15. A system as recited in claim 11 , wherein classifying individual pixels or voxels is a function of a classifier model built using Support Vector Machine (SVM) programming.

16. A system as recited in claim 10 , wherein the transition between QILD scores is used for estimating a transitional change in one or more of: fibrotic reticulation, ground glass and normal patterns associated with the patient's lung.

17. A system as recited in claim 10 , wherein calculating a transition between QILD scores comprises generating a Markov Chain Transition Matrix (MCTM) of the QILD scores.

18. A system as recited in claim 17 , wherein the MCTM is a function of the fibrotic reticulation, ground glass and normal patterns associated with the patient's lung.
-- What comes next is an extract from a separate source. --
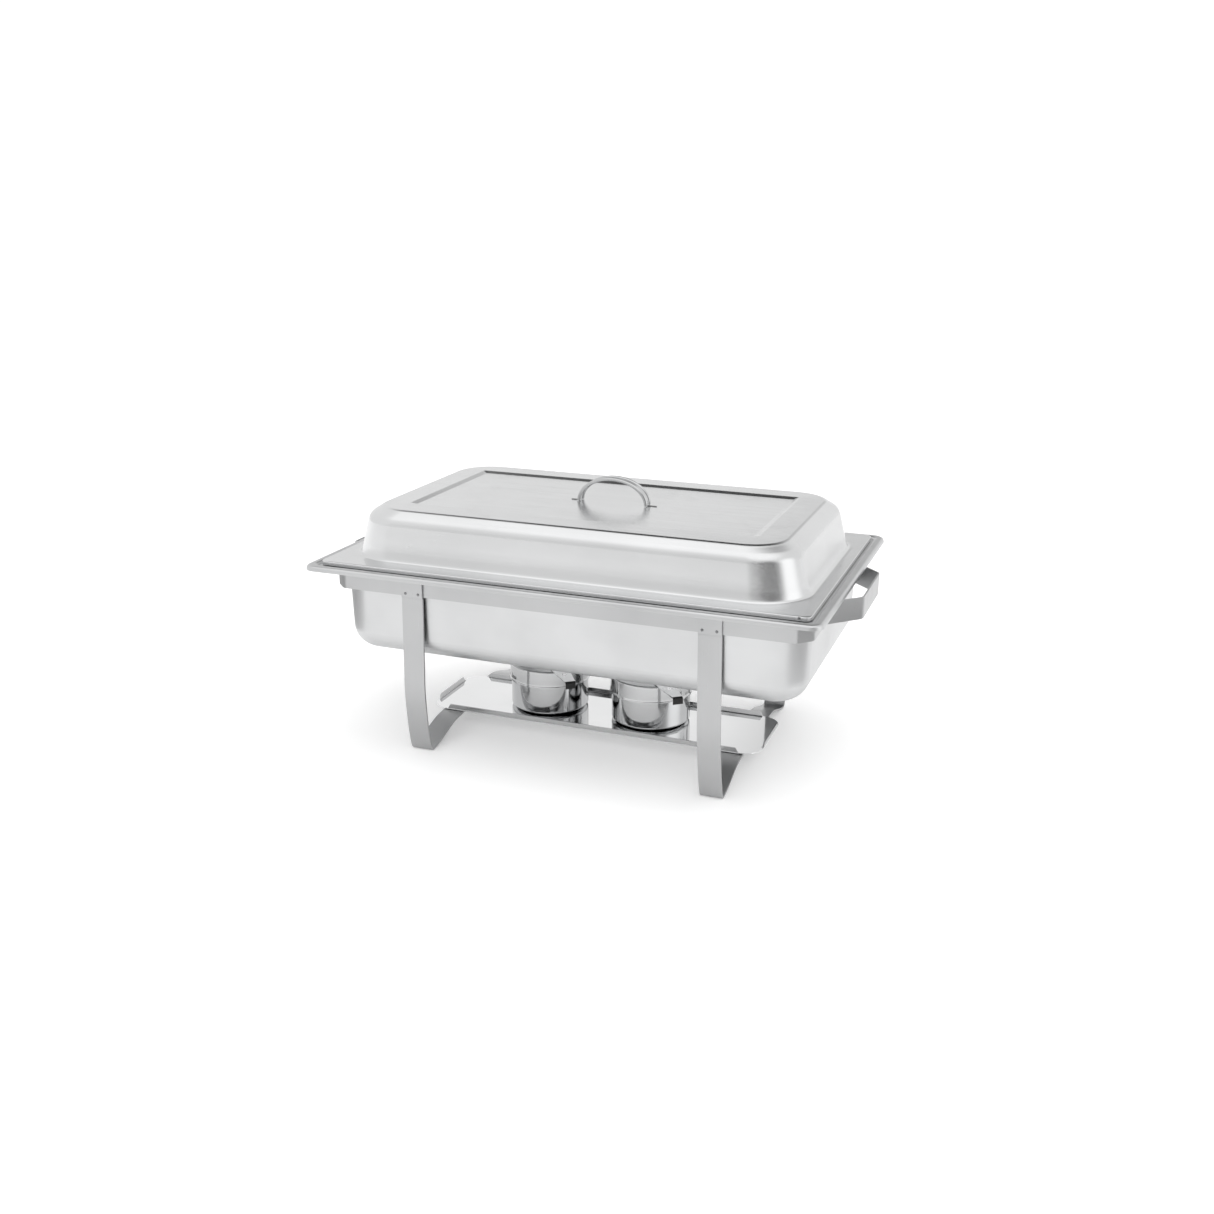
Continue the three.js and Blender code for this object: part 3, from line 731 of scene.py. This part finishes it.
for side in ("left", "right"):
    cup_low, cup_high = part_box(f"burner_cup_{side}")
    cap_low, cap_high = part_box(f"burner_cap_{side}")
    damper_low, damper_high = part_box(f"burner_damper_{side}")
    middle = ((cup_low[0] + cup_high[0]) / 2, (cup_low[1] + cup_high[1]) / 2)
    r = (cup_high[0] - cup_low[0]) / 2
    base = cup_low[2]
    top = cup_high[2]
    cup_outside = rounded([
        (0.0, base), (r * 0.62, base), (r * 0.66, base + 0.0005), (r - 0.0042, base + 0.0005),
        (r, base + 0.0032), (r, top),
    ], 0.0016, steps=5)
    cup_inside = rounded([
        (r - CUP_SHEET, top), (r - CUP_SHEET, base + 0.0045), (r - 0.0050, base + CUP_SHEET + 0.0003),
        (0.0, base + CUP_SHEET + 0.0003),
    ], 0.0014, steps=4)
    cup = make_piece(f"fuel_cup_{side}", [turned(cup_outside + cup_inside, middle)], cup_finish)
    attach(cup, f"burner_{side}")
    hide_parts(f"burner_cup_{side}")

    cap_r = (cap_high[0] - cap_low[0]) / 2
    cap_top = cap_high[2]
    cap_bottom = cap_low[2]
    cap_line = rounded([
        (FLAME_HOLE, cap_top - 0.0002), (FLAME_HOLE + 0.0010, cap_top), (cap_r - 0.0007, cap_top),
        (cap_r - 0.0005, cap_bottom + 0.0022), (cap_r, cap_bottom + 0.0014), (cap_r, cap_bottom),
    ], 0.0021, steps=6)
    cap_back = rounded([
        (cap_r - CUP_SHEET, cap_bottom), (cap_r - CUP_SHEET - 0.0003, cap_bottom + 0.0022),
        (cap_r - CUP_SHEET - 0.0003, cap_top - CUP_SHEET), (FLAME_HOLE, cap_top - CUP_SHEET),
        (FLAME_HOLE, cap_top - 0.0002),
    ], 0.0010, steps=4)
    cap = make_piece(f"burner_lid_{side}", [turned(cap_line + cap_back, middle)], cup_finish)
    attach(cap, f"cap_{side}")
    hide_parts(f"burner_cap_{side}")

    plate = damper_plate(middle, damper_high[2] - DAMPER_SHEET)
    reach = damper_place(middle, damper_high[2] - DAMPER_SHEET / 2)
    drop = damper_high[2] - damper_low[2] - DAMPER_SHEET / 2
    tip_x = STRAP_REACH + 0.0003
    tip = sweep(
        rounded([(STRAP_REACH - 0.005, 0.0), (tip_x, 0.0), (tip_x, -drop)], 0.0018),
        strip_section(DAMPER_SHEET * 0.97, 2 * STRAP_TIP, 0.0003),
        False,
        lambda u, v, w: tuple(reach @ Vector((u, w, v))),
    )
    damper = make_piece(f"swing_damper_{side}", [plate], bright_finish)
    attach(damper, f"damper_{side}")
    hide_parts(f"burner_damper_{side}")
    damper_tip = make_piece(f"damper_tip_{side}", [tip], tip_shade_finish)
    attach(damper_tip, f"damper_{side}")

    pin_low, pin_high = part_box(f"damper_rivet_{side}")
    pin_x = (pin_low[0] + pin_high[0]) / 2
    pin_y = (pin_low[1] + pin_high[1]) / 2
    pin_ends = (pin_high[2] - PIVOT_HEAD_INSET, pin_low[2] + PIVOT_HEAD_INSET)
    pin_spots = [(pin_x, pin_y, z) for z in pin_ends]
    pin = heads(
        f"damper_pivot_{side}", pin_spots, PIVOT_HEAD_RADIUS, PIVOT_HEAD_SQUASH, rivet_domes,
    )
    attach(pin, f"cap_{side}")
    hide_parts(f"damper_rivet_{side}")

# ---- water pan ----------------------------------------------------------------
# Deep-drawn satin steel: sloping walls, a flat ledge that rests on the band and holds the
# food pan, then a raised bead rolled over into a lip that hangs outside the band.
pan_low, pan_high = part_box("water_pan")
PAN_SHEET = 0.0012
LEDGE_Z = 0.2083
RIM_SHORTER = 0.1001
LEDGE_STEP = 0.0038
BEAD_RISE = 0.0060
LIP_RISE = 0.0017
PAN_BEND = 0.026

satin_finish = steel("satin_steel", (0.65, 0.654, 0.658), (0.58, 0.584, 0.588), (0.3, 0.38),
                     (10.0, 620.0, 620.0), ripple=0.0009, marks=0.03)


def softened(profile, steps=7):
    """Profile points (hx, hy, r, z, cut) with each bend rounded, starting cut before it."""
    rows = []
    for i, (*corner, cut) in enumerate(profile):
        if i in (0, len(profile) - 1):
            rows.append(tuple(corner))
            continue
        before = profile[i - 1][:4]
        after = profile[i + 1][:4]
        reach_in = math.hypot(before[0] - corner[0], before[3] - corner[3])
        reach_out = math.hypot(after[0] - corner[0], after[3] - corner[3])
        share_in = min(cut / reach_in, 0.49)
        share_out = min(cut / reach_out, 0.49)
        for k in range(steps + 1):
            t = k / steps
            a = share_in * (1 - t) ** 2
            b = share_out * t ** 2
            rows.append(tuple(c + (p - c) * a + (n - c) * b for c, p, n in zip(corner, before, after)))
    return rows


def pressed(profile, sheet, side):
    """Sheet body from one face's profile; side -1 thickens it upward and inward, 1 downward."""
    rows = softened(profile)
    back = []
    for i, row in enumerate(rows):
        steps = []
        for a, b in ((i - 1, i), (i, i + 1)):
            if 0 <= a and b < len(rows):
                dx = rows[b][0] - rows[a][0]
                dz = rows[b][3] - rows[a][3]
                length = math.hypot(dx, dz)
                if length > 1e-9:
                    steps.append((side * dz / length, -side * dx / length))
        first = steps[0]
        last = steps[-1]
        scale = sheet / (1 + first[0] * last[0] + first[1] * last[1])
        out = (first[0] + last[0]) * scale
        up = (first[1] + last[1]) * scale
        back.append((row[0] + out, row[1] + out, max(row[2] + out, 0.0004), row[3] + up))
    return loft(rows + back[::-1])


def bottom_bend(hx, hy, r, z, radius, steps=10):
    """Rings of the round bottom edge below a wall of half sizes hx and hy."""
    rows = [(hx - radius - 0.004, hy - radius - 0.004, max(r - radius, 0.008) - 0.002, z, 0.0)]
    for k in range(steps + 1):
        a = k / steps * math.pi / 2
        inset = radius * (1 - math.sin(a))
        rows.append((hx - inset, hy - inset, max(r - inset, 0.008), z + radius * (1 - math.cos(a)), 0.001))
    return rows


def rim(inset, z, r, cut):
    """Profile point that far inside the rim's outer edge, at the ends and at the long sides."""
    return (rim_x - inset, rim_x - RIM_SHORTER - inset, r, z, cut)


rim_x = pan_high[0] - PAN_SHEET * 0.985
water_profile = [
    *bottom_bend(0.2600, 0.1452, 0.036, pan_low[2], PAN_BEND),
    (0.2618, 0.1473, 0.037, LEDGE_Z - 0.0002, 0.0012),
    (0.2630, 0.1485, 0.038, LEDGE_Z, 0.0004),
    rim(0.0150, LEDGE_Z, 0.009, 0.0006),
    rim(0.0142, LEDGE_Z + LEDGE_STEP, 0.009, 0.0008),
    rim(0.0090, LEDGE_Z + LEDGE_STEP, 0.009, 0.0008),
    rim(0.0078, LEDGE_Z + BEAD_RISE, 0.0097, 0.0018),
    rim(0.0008, LEDGE_Z + BEAD_RISE, 0.0117, 0.0022),
    rim(0.0, LEDGE_Z + LIP_RISE, 0.0125, 0.0004),
]
water_pan = make_piece("water_bath", [pressed(water_profile, PAN_SHEET, -1)], satin_finish)
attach(water_pan, "water_pan")
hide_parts("water_pan")

# ---- food pan -----------------------------------------------------------------
# The gastronorm insert that holds the food: a shallower drawn pan whose flange folds down
# and stands on the water pan's ledge, hidden under the lid.
insert_low, insert_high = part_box("food_pan")
INSERT_BEND = 0.016
INSERT_SKIRT = 0.0072
flange_z = insert_high[2] - PAN_SHEET
flange_x = insert_high[0] - PAN_SHEET
flange_y = insert_high[1] - PAN_SHEET
food_profile = [
    *bottom_bend(0.2440, 0.1370, 0.036, insert_low[2], INSERT_BEND),
    (0.2500, 0.1428, 0.040, flange_z, 0.0030),
    (flange_x, flange_y, 0.010, flange_z, 0.0020),
    (flange_x, flange_y, 0.010, insert_high[2] - INSERT_SKIRT, 0.0),
]
food_pan = make_piece("food_insert", [pressed(food_profile, PAN_SHEET, -1)], satin_finish)
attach(food_pan, "food_pan")
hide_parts("food_pan")

# ---- lid ----------------------------------------------------------------------
# One pressing of satin steel: a flat panel sunk 2 mm into the crown, rolled shoulders,
# sloping walls that flare into a flange, and a short skirt with a small square drip hole.
lid_low, lid_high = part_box("lid_shell")
LID_SHEET = 0.0012
PANEL_DROP = 0.0020
FLANGE_WIDER_X = 0.0010
FLANGE_WIDER_Y = 0.0028
SKIRT_SHORTER = 0.0003
crown_z = lid_high[2]
panel_z = crown_z - PANEL_DROP
flange_top = 0.2185
lid_edge_x = lid_high[0] + FLANGE_WIDER_X
lid_edge_y = lid_high[1] + FLANGE_WIDER_Y
NOTCH = 0.0026
NOTCH_LIFT = 0.0013
NOTCH_FROM_END = 0.0115

lid_finish = steel("lid_satin_steel", (0.73, 0.734, 0.738), (0.69, 0.694, 0.698), (0.19, 0.27),
                   (9.0, 640.0, 640.0), ripple=0.0008, marks=0.03)

lid_profile = [
    (0.1890, 0.0866, 0.0008, panel_z, 0.0),
    (0.1910, 0.0886, 0.0012, panel_z, 0.0008),
    (0.1974, 0.0950, 0.0036, crown_z, 0.0010),
    (0.2260, 0.1248, 0.0390, 0.2723, 0.0010),
    (0.2286, 0.1274, 0.0410, 0.2715, 0.0010),
    (0.2306, 0.1292, 0.0425, 0.2702, 0.0016),
    (0.2420, 0.1386, 0.0460, 0.2628, 0.0068),
    (0.2495, 0.1426, 0.0500, 0.2340, 0.0060),
    (0.2516, 0.1440, 0.0520, 0.2262, 0.0040),
    (0.2545, 0.1460, 0.0550, 0.2195, 0.0030),
    (0.2580, 0.1488, 0.0580, flange_top, 0.0016),
    (lid_edge_x, lid_edge_y, 0.0075, flange_top, 0.0012),
    (lid_edge_x, lid_edge_y, 0.0075, lid_low[2] + SKIRT_SHORTER, 0.0),
]
lid_shell = make_piece("domed_cover", [pressed(lid_profile, LID_SHEET, 1)], lid_finish)
notch_x = lid_edge_x - NOTCH_FROM_END
notch_low = lid_low[2] + NOTCH_LIFT
notch_shape = loft([
    (NOTCH / 2, 0.004, 0.0005, notch_low),
    (NOTCH / 2, 0.004, 0.0005, notch_low + NOTCH),
], (notch_x, -lid_edge_y))
notch = make_piece("notch_cutter", [notch_shape], lid_finish)
cutter = lid_shell.modifiers.new("notch", "BOOLEAN")
cutter.operation = "DIFFERENCE"
cutter.object = notch
lid_shell.modifiers.move(1, 0)
graph = bpy.context.evaluated_depsgraph_get()
cut_mesh = bpy.data.meshes.new_from_object(lid_shell.evaluated_get(graph))
lid_shell.modifiers.clear()
lid_shell.data = cut_mesh
bpy.data.objects.remove(notch)
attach(lid_shell, "lid")
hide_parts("lid_shell")

# ---- lid handle ---------------------------------------------------------------
# A polished strap with rolled edges, bent to an arch and set upright on the panel.
# A narrow tab beyond each foot lies in the panel and is spot welded; the tabs are painted near black as the
# shade of the slots at the handle's feet.
arch_low, arch_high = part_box("lid_handle")
ARCH_WIDTH = 0.015
ARCH_ROLL = 0.0020
ARCH_WEB = 0.0007
ARCH_HALF = 0.0415
ARCH_LIFT = 0.0004
ARCH_STEPS = 56
TAB_OVERHANG = 0.0022
TAB_UNDER_FOOT = 0.0015
TAB_SHEET = 0.0007
TAB_WIDTH = 0.0011
arch_x = (arch_low[0] + arch_high[0]) / 2
arch_y = (arch_low[1] + arch_high[1]) / 2
arch_foot = arch_low[2]
arch_rise = arch_high[2] - arch_foot - ARCH_ROLL

handle_finish = steel("handle_steel", (0.6, 0.604, 0.608), (0.52, 0.524, 0.528), (0.05, 0.1),
                      (700.0, 60.0, 700.0), ripple=0.0002, marks=0.05)
# The tabs are painted near black: painted shade of the slot lines at the handle's feet.
tab_shade_finish = steel("tab_steel_painted_shade", (0.2, 0.2, 0.2), (0.14, 0.14, 0.14), (0.4, 0.55), (300.0, 300.0, 300.0))


def rolled_section(steps=16):
    """Strap section: a thin web between two rolled edges."""
    half = ARCH_WIDTH / 2
    upper = []
    for k in range(steps + 1):
        a = math.pi * (1 - k / steps)
        upper.append((max(ARCH_ROLL * math.sin(a), 0.0), -half + ARCH_ROLL * (1 + math.cos(a))))
    upper = [(n, w) for n, w in upper if w < -half + ARCH_ROLL or n > ARCH_WEB]
    upper += [(n, -w) for n, w in reversed(upper)]
    return upper + [(-n, w) for n, w in reversed(upper) if n > 1e-9]


arch_a = ARCH_HALF - ARCH_ROLL
arch_line = []
for k in range(ARCH_STEPS + 1):
    a = math.pi * (1 - k / ARCH_STEPS)
    arch_line.append(Vector((arch_a * math.cos(a), ARCH_LIFT + (arch_rise - ARCH_LIFT) * math.sin(a))))
arch = sweep(
    arch_line,
    rolled_section(),
    False,
    lambda u, v, w: (arch_x + u, arch_y + w, arch_foot + v),
)
lid_handle = make_piece("arched_handle", [arch], handle_finish, sharp=50)
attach(lid_handle, "lid")
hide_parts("lid_handle")

tab_shapes = []
tab_start = ARCH_HALF - TAB_UNDER_FOOT
tab_end = arch_high[0] - arch_x + TAB_OVERHANG
for sign in (-1, 1):
    tab_line = [Vector((sign * tab_start, ARCH_LIFT)), Vector((sign * tab_end, ARCH_LIFT))]
    tab_shapes.append(sweep(
        tab_line,
        strip_section(TAB_SHEET, TAB_WIDTH, 0.0002),
        False,
        lambda u, v, w: (arch_x + u, arch_y + w, arch_foot - 0.0002 + v),
    ))
tabs = make_piece("handle_tabs", tab_shapes, tab_shade_finish)
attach(tabs, "lid")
19. A system for scoring changes in Quantitative Interstitial Lung Disease (QILD), comprising: a processor; and programming executable on said processor for: uploading a plurality of CT images of a patient's lung; filtering the uploaded images to minimize cross-site variability within images; sampling from a grid of pixels or voxels within the CT images; classifying individual pixels or voxels within said downloaded images based on one or more selected texture features; generating a QILD score for each image based on selected features within the image; wherein the QILD score is calculated as the quotient of a total number of pixels or voxels within a CT image that are classified as a disease type by a total number (counts) of grid samples within the CT image; and calculating a transition between QILD scores within the plurality of CT images.

20. A system as recited in claim 19 : wherein calculating a transition between QILD scores comprises calculating transitional changes of hierarchical severity within the image; and wherein the transitional changes of hierarchical severity are calculated by generating a Markov Chain Transition Matrix (MCTM) of the QILD scores.

21. A system as recited in claim 20 , wherein the MCTM is a function of the fibrotic reticulation, ground glass and normal patterns associated with the patient's lung.

22. A system as recited in claim 19 , wherein filtering comprises filtering noise as a function of geometric, texture, and noised images associated with the CT images.

23. A system as recited in claim 19 , wherein the classified disease types comprise one or more of: fibrotic reticulation, ground glass and normal patterns.

24. A system as recited in claim 23 , wherein the fibrotic reticulation disease type comprises is combined patterns of lung fibrosis and honeycomb.

25. A system as recited in claim 19 , wherein the QILD score is the sum of Quantitative Fibrotic Reticulation (QFR), Quantitative Ground Glass (QGG), and Quantitative Normal Lung (QNL) scores.

26. A system as recited in claim 25 , where the QFR score is the sum of quantitative lung fibrosis and honeycomb.